Profile: Mark Porter

When you’ve spent more than a decade as top creative at one of the most high-profile newspapers in the world, maybe it’s time to reinvent yourself. Jim Davies talks to The Guardian’s former head of design about rediscovering life as a freelance

Mark Porter has sliced off the top of one of his fingers in an ugly incident with a bread knife. He’s wondering whether being a digit short will temporarily dampen his screen-based virtuosity, but so far he’s coping admirably.

And that’s pretty much been the story since the ’art director’s art director’ cut loose from The Guardian some three months ago. After 14 years, Porter had become part of the furniture at the newspaper, starting on the Weekend section, heading up the design department in 1998, and overseeing the transition to the multiaward-winning Berliner format in 2005. During his tenure, The Guardian had established itself in the vanguard of editorial design, embracing new technologies, realising its visual potential, and forging a distinctive, widely admired aesthetic.
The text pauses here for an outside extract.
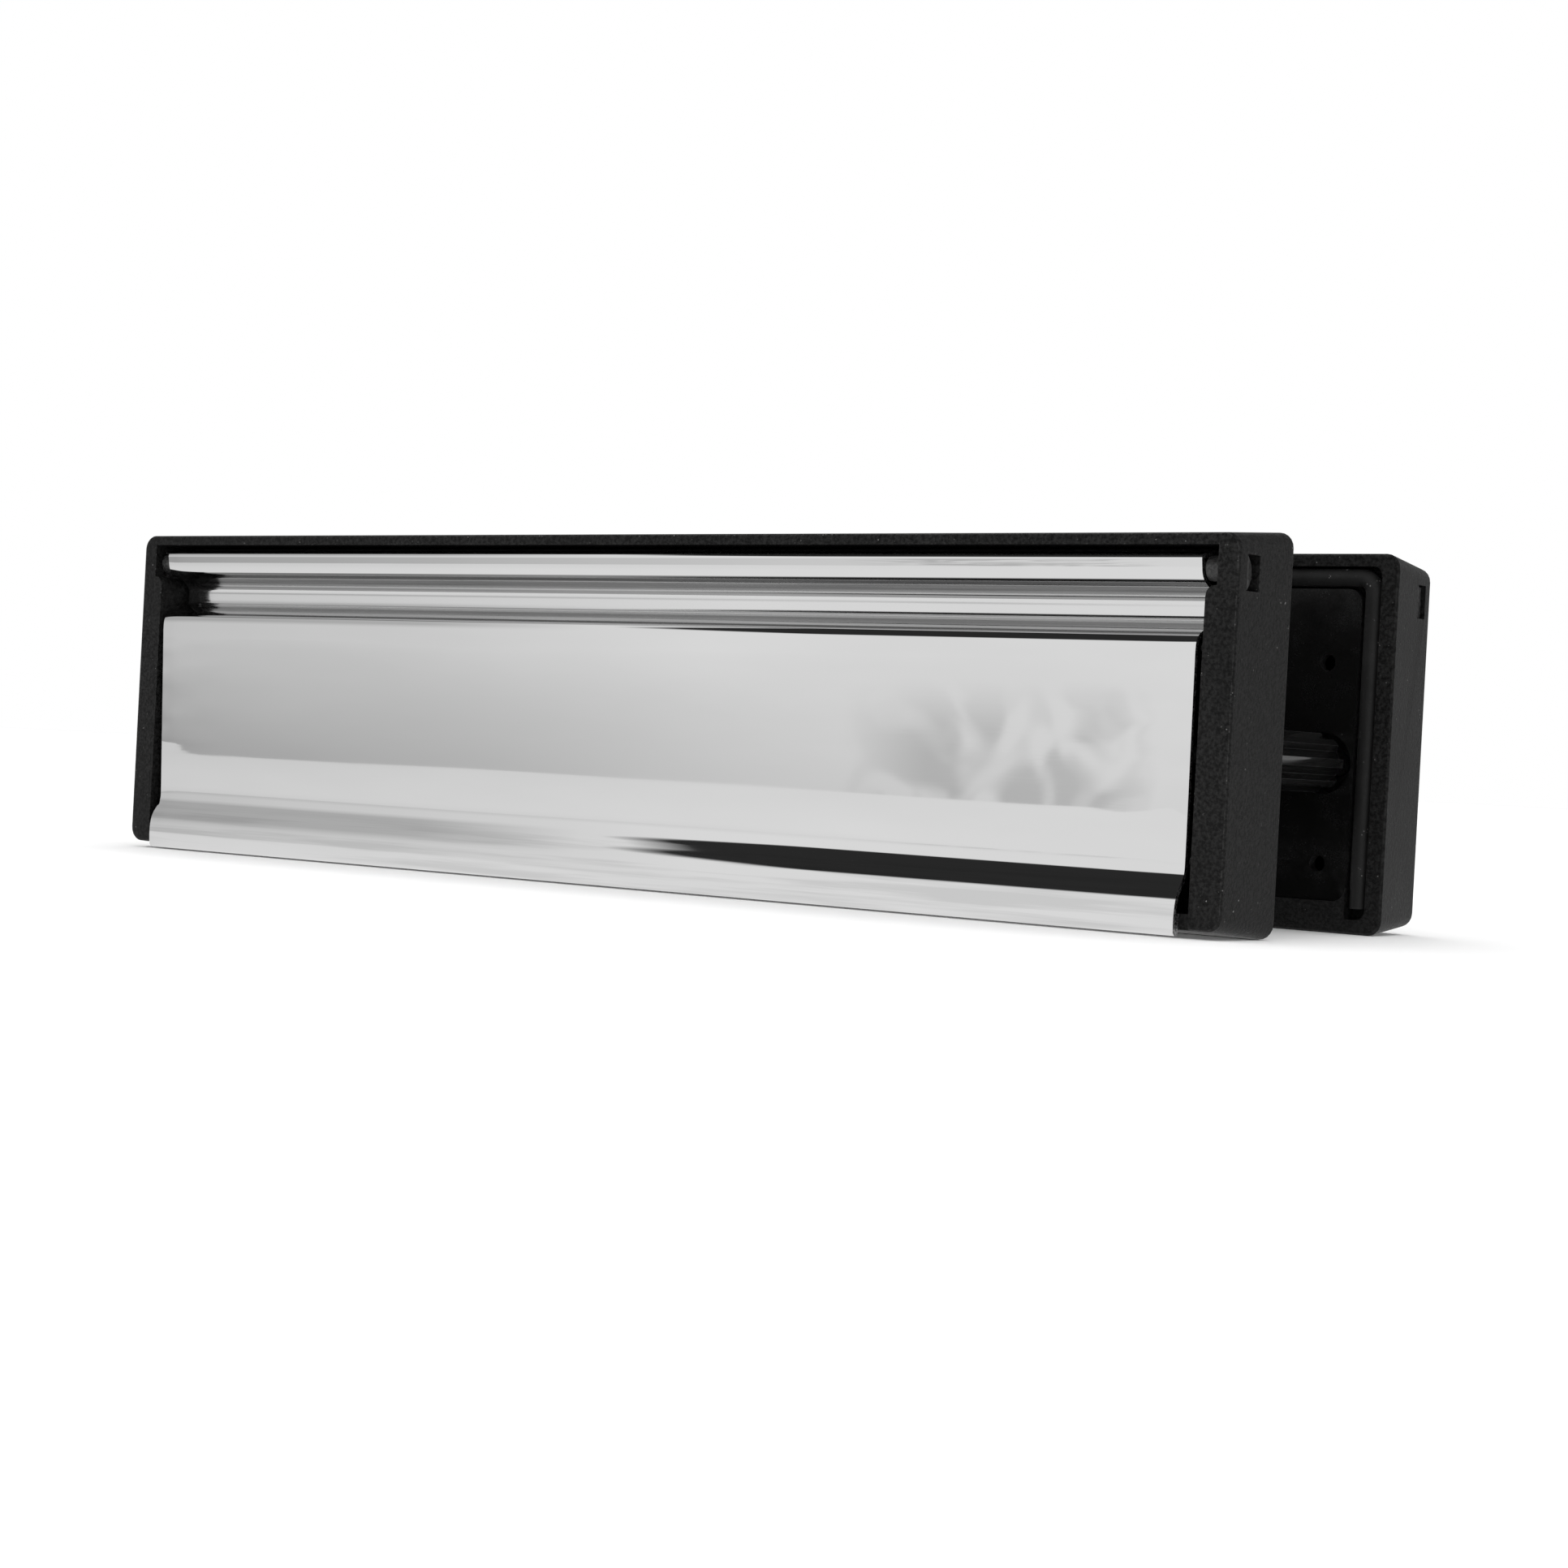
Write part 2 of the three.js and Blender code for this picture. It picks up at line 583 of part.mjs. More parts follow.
for (const unit of ['outer', 'inner']) {
  const inside = unit === 'inner';
  const shrink = inside ? SLEEVE_WALL + SLEEVE_GAP : 0;
  const halfWidth = SLEEVE_HALF_WIDTH - shrink;
  const halfHeight = SLEEVE_HALF_HEIGHT - shrink;
  const reach = inside ? INNER_SLEEVE_REACH : OUTER_SLEEVE_REACH;
  addPiece(`${unit}_frame`, inside ? innerFrame() : outerFrame(), 'nylon', unit);
  addPiece(`${unit}_flap`, flap(), 'polished', unit);
  addPiece(`${unit}_gasket`, cordGasket(), 'rubber', unit);
  addPiece(`${unit}_sleeve`, sleeve(halfWidth, halfHeight, reach), 'nylon', unit);
  addPiece(`${unit}_mouth_seal`, mouthSeal(halfWidth, halfHeight), 'rubber', unit);
  for (const side of [-1, 1]) {
    addPiece(`${unit}_hinge_clip_${sideName(unit, side)}`, hingeClip(side), 'nylon', unit);
    addPiece(`${unit}_flap_spring_${sideName(unit, side)}`, hingeSpring(side), 'steel', unit);
  }
}

for (const side of [-1, 1]) {
  const outerSide = sideName('outer', side);
  const innerSide = sideName('inner', side);
  addPiece(`fixing_post_${outerSide}`, fixingPost(side), 'gloss');
  addPiece(`post_insert_${outerSide}`, brassInsert(side), 'brass');
  addPiece(`fixing_bolt_${innerSide}`, fixingBolt(side), 'steel', 'inner');
  addPiece(`bolt_cover_${innerSide}`, boltCover(side), 'nylon', 'inner');
}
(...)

But after five redesigns of Weekend and three of the G2 features section, it was beginning to feel like Groundhog Day for Porter. Latterly, he’d secured a four-day week at The Guardian, using the fifth day and weekends to shoehorn in high-profile commissions and consultancy work across Europe.

’For the first time in my life, I was really tired,’ he says. ’Usually, I’m really energised by my work, so something was wrong. And I was taking on so many outside commissions that it was like having two full-time jobs, which was unsustainable.’
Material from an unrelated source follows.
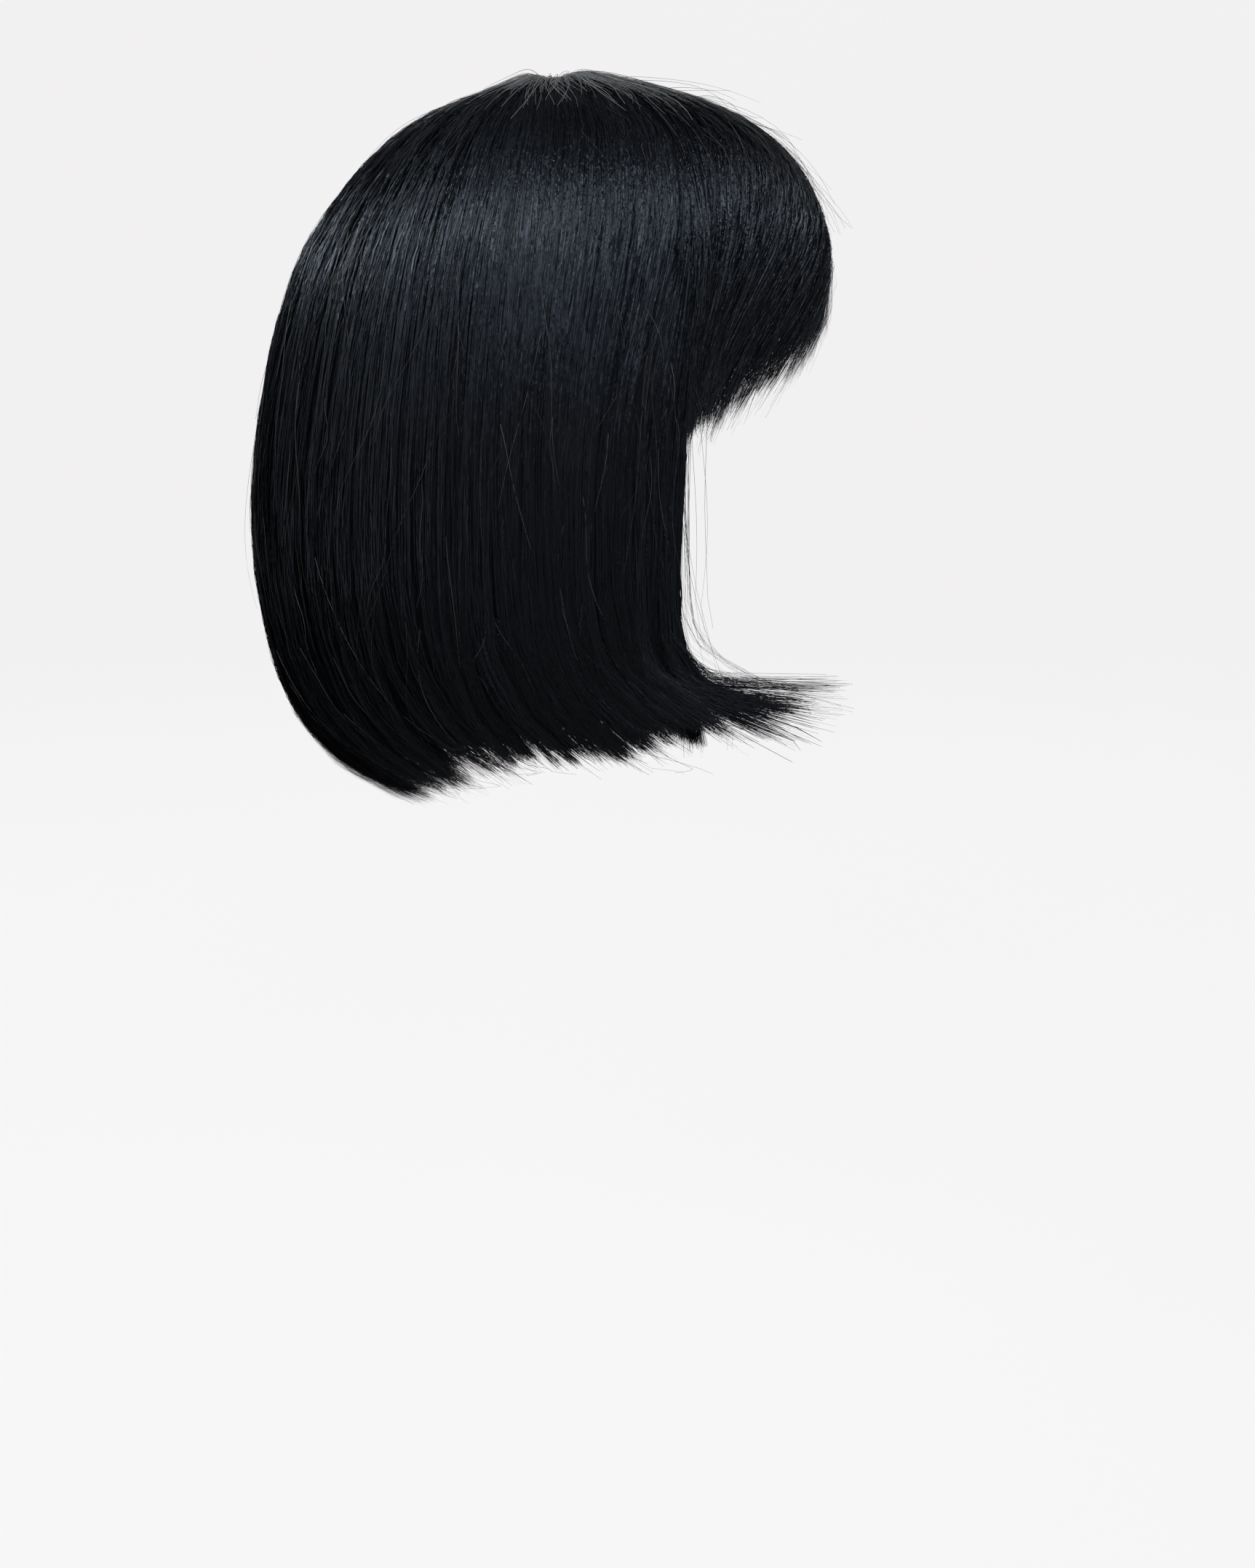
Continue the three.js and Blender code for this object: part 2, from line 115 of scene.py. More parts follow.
# How strands vary, in rings along them or as shares
HEM_TEETH = 0.35
CLUMP_ENDS = 0.07
STRAND_ENDS = 0.1
LONGER_STRANDS = 0.06
LONGEST_EXTRA = 0.35
SHORTER_STRANDS = 0.16
FROM_WHORL = 0.6
FRINGE_SLIDE_RING = 4.5
FRINGE_SLIDE_BEND = 1.8
BRUSHED = 0.97
BRUSHED_LEAST = 0.5
BRUSHED_MOST = 1.02
ROLL = 0.22
TIP_WIDTH = 0.15
TAPERED_FROM = 0.72
NECK_SHARE = 0.62

LEVEL = -HEAD_HEIGHT
DOME_HEIGHT = HEAD_HEIGHT + TOP_LIFT
FRONT_REACH = HEAD_LENGTH / 2 + WHORL_BACK + FRONT_LIFT
BACK_REACH = HEAD_LENGTH / 2 - WHORL_BACK + BACK_LIFT
SIDE_REACH = HEAD_WIDTH / 2 + SIDE_LIFT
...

Porter admits that not being part of The Guardian anymore feels peculiar, but it was high time to sever the umbilical cord. Not that he’s had much time for navel-gazing as he beavers away on two Swiss newspaper redesigns, plus revamps for a Dutch business paper and a Parisian weekly.

For the moment at least, he has set up camp in fellow art director Simon Esterson’s studio in London’s Hoxton, just a few desks down from Stephen Coates, yet another highly accomplished practitioner. Which brings that old joke to mind, ’How many art directors does it take to change a light bulb? – Change? I’m not changing anything!’
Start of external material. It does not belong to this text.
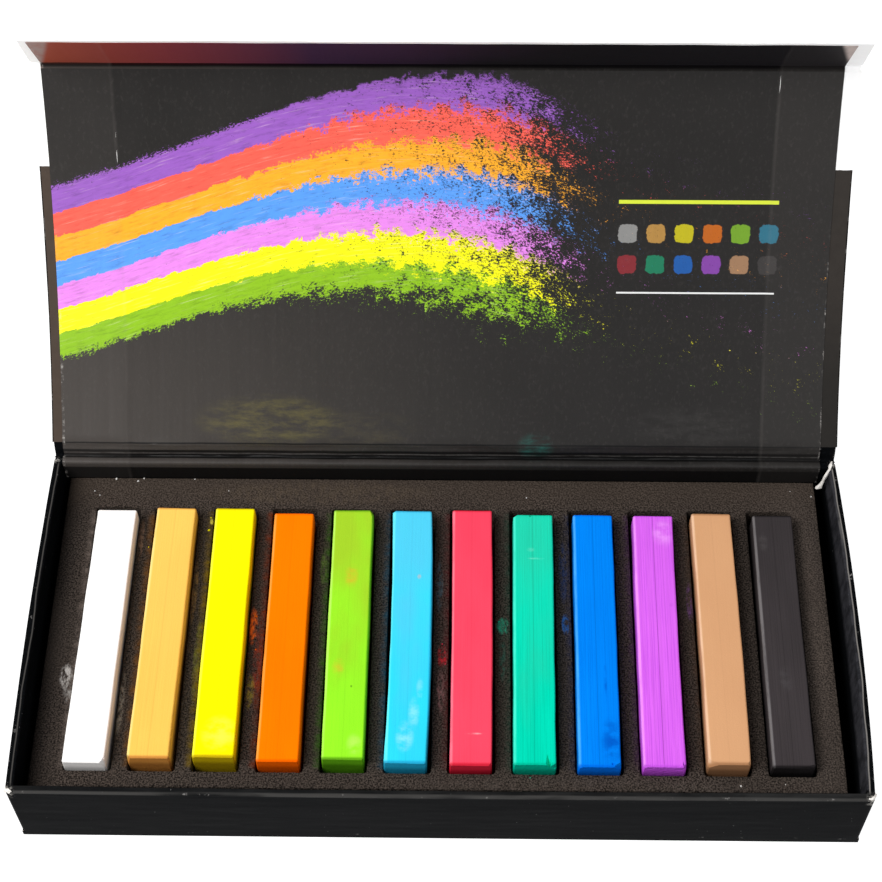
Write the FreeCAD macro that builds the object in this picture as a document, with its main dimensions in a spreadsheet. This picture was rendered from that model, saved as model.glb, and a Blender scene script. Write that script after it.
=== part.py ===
import FreeCAD
import Part
import Sketcher
import math
import os
import re
from FreeCAD import Placement, Rotation, Vector

# A hinged presentation box for twelve square soft pastels, drawn with its lid standing open.
#
# The box is made the way a bookbinder's case is made. Four flat boards (base, spine, lid and
# flap) are joined by one sheet of cover paper, which leaves a narrow gutter of bare paper
# between each two boards, and these gutters are the hinges. A folded greyboard tray, wrapped in
# black paper, is glued on the base and against the spine. A printed liner covers the inside of
# the flap and the lid, crosses the hinge and ends down the tray's back wall. Two magnets in the
# flap meet two steel discs in the tray's front wall.
#
# Frame: origin at the centre of the tray's footprint on the table, X to the right, Y to the
# back, Z up. Millimetres and degrees.

doc = FreeCAD.newDocument("pastel_box")
sheet = doc.addObject("Spreadsheet::Sheet", "sizes")

# ---------------------------------------------------------------------------------------------
# Driving dimensions
# ---------------------------------------------------------------------------------------------

PASTEL_COUNT = 12

DRIVING = [
    ("wall_board", 1.3, "greyboard of the tray"),
    ("case_board", 1.5, "greyboard of base, spine, lid and flap"),
    ("paper", 0.15, "cover paper, tray wrap and liners"),
    ("tape", 0.1, "paper tape over the tray's corners, under the wrap"),
    ("rim_round", 0.35, "rounding of the wrapped rim"),
    ("corner_round", 0.9, "rounding of the wrapped upright corners"),
    ("tape_leg", 11.0, "each leg of a corner tape"),
    ("turn_under", 12.0, "wrap glued under the tray"),
    ("turn_in", 18.3, "cover paper turned over the edge of a board"),
    ("spine_drop", 1.1, "rim to the top of the spine board"),
    ("stick_width", 9.7, "square pastel at its base"),
    ("stick_taper", 0.4, "how much narrower its top is, for release from the mould"),
    ("stick_height", 9.8, "square pastel, bottom to top"),
    ("stick_length", 65.9, "usual length of a pastel"),
    ("slot_side_play", 0.9, "slot wider than the pastel"),
    ("slot_end_play", 2.7, "slot longer than the pastel"),
    ("slot_depth", 6.3, "thickness of the slotted foam, through which the slots are cut"),
    ("slot_web", 3.58, "foam left between two slots"),
    ("left_margin", 7.5, "left edge of the insert to the first slot"),
    ("right_margin", 6.42, "last slot to the right edge of the insert"),
    ("front_margin", 3.9, "front edge of the insert to the slots"),
    ("back_margin", 8.6, "slots to the back edge of the insert"),
    ("backing_height", 7.25, "plain foam under the slotted foam"),
    ("foam_drop", 6.1, "rim to the top of the insert"),
    ("foam_left_gap", 1.3, "insert to the tray's left wall"),
    ("foam_right_gap", 2.6, "insert to the tray's right wall"),
    ("foam_front_gap", 2.5, "insert to the tray's front wall"),
    ("foam_back_gap", 0.2, "insert to the tray's back wall"),
    ("stick_edge", 0.45, "rounding along the pastel"),
    ("stick_end", 0.3, "bevel at the ends of the pastel"),
    ("stick_start", 1.0, "front end of the slot to the front end of a pastel"),
    ("chip_size", 2.6, "corner broken off the teal pastel"),
    ("chip_drop", 2.2, "depth of that break"),
    ("hinge_back", 0.1, "lid axis behind the spine's cover paper"),
    ("hinge_lift", 1.2, "lid axis above the rim"),
    ("lid_clearance", 0.3, "rim to the liner of the closed lid"),
    ("hinge_gutter", 1.5, "lid axis to the edge of the lid board"),
    ("lid_overhang", 0.3, "lid beyond the tray on each side"),
    ("lid_open", 128.5, "how far the lid stands open, from closed"),
    ("lid_bow", 4.5, "how far the middle of the lid has bowed back"),
    ("flap_length", 17.6, "flap axis to the free edge of the flap"),
    ("lid_end_gutter", 2.4, "front edge of the lid board to the flap axis"),
    ("flap_gutter", 1.6, "flap axis to the edge of the flap board"),
    ("flap_stand_off", 1.8, "tray front to the closed flap"),
    ("flap_corner", 113.0, "angle between the lid and the flap as it stands"),
    ("liner_left", 2.4, "border of cover paper left of the liner"),
    ("liner_right", 4.0, "border of cover paper right of the liner"),
    ("liner_edge", 1.4, "border beyond the liner on the flap's free edge"),
    ("liner_hang", 6.3, "liner down the inside of the back wall"),
    ("liner_crease", 1.0, "back wall to the crease of the liner behind it"),
    ("magnet_width", 10.0, "diameter of a flap magnet"),
    ("magnet_height", 1.2, "thickness of a flap magnet"),
    ("magnet_reach", 9.8, "flap axis to the middle of a magnet"),
    ("magnet_inset", 36.0, "end of the tray to the middle of a magnet"),
    ("strike_width", 12.0, "diameter of a steel disc in the tray front"),
    ("strike_height", 0.9, "thickness of a steel disc"),
]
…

That’s not an entirely gratuitous gag. For Porter, half the battle at The Guardian was making sure that design was consistently high on the editorial agenda, which meant taking a firm stand. Full-colour printing and desktop make-up may have spawned a more magazinelike publication, but for hard-bitten news editors, nothing gets in the way of a good story, well told.

’The way they think hasn’t changed much in 50-odd years,’ laughs Porter. ’In practice, a lot of newspaper design is horse trading over space, as much as style and presentation. It’s really important to build strong relationships with editors.

Fortunately, a lot of the groundwork had already been laid by his predecessor Esterson and David Hillman before that, but you’ve still got to stand your ground.’ With a degree in modern languages from Oxford University and a highly analytical mind, Porter is a skilled apologist for his craft.

Having worked alongside him many moons ago, on a long-forgotten design and advertising magazine, I can confirm he talks a great layout, and is difficult to get the better of in an argument. What’s more, he’s learned from some of the past masters.

Like Mike Lackersteen, who gave him one of his very first breaks at Redwood’s Expression magazine. And the Swiss maverick Roland Schenk, who made business magazines impossibly sexy during the 1970s and 1980s.

But, most significantly, the late, great Tibor Kalman, who Porter assisted on the infamous, but truly astonishing, Colors magazine in the early 1990s. ’Tibor used to drive me insane,’ says Porter. ’But he taught me so much.

Like I should try to think like a reader, not a designer. I’d present him with a typographic flourish I was quite pleased with, and he’d tell me I was having another “art director orgasm”. He was absolutely right, of course.’

It’s a grounding that should help Porter steer his own ship through choppy editorial waters as paper, Web and mobile tablet find their natural equilibrium. Particularly when he has all his fingers back in working order.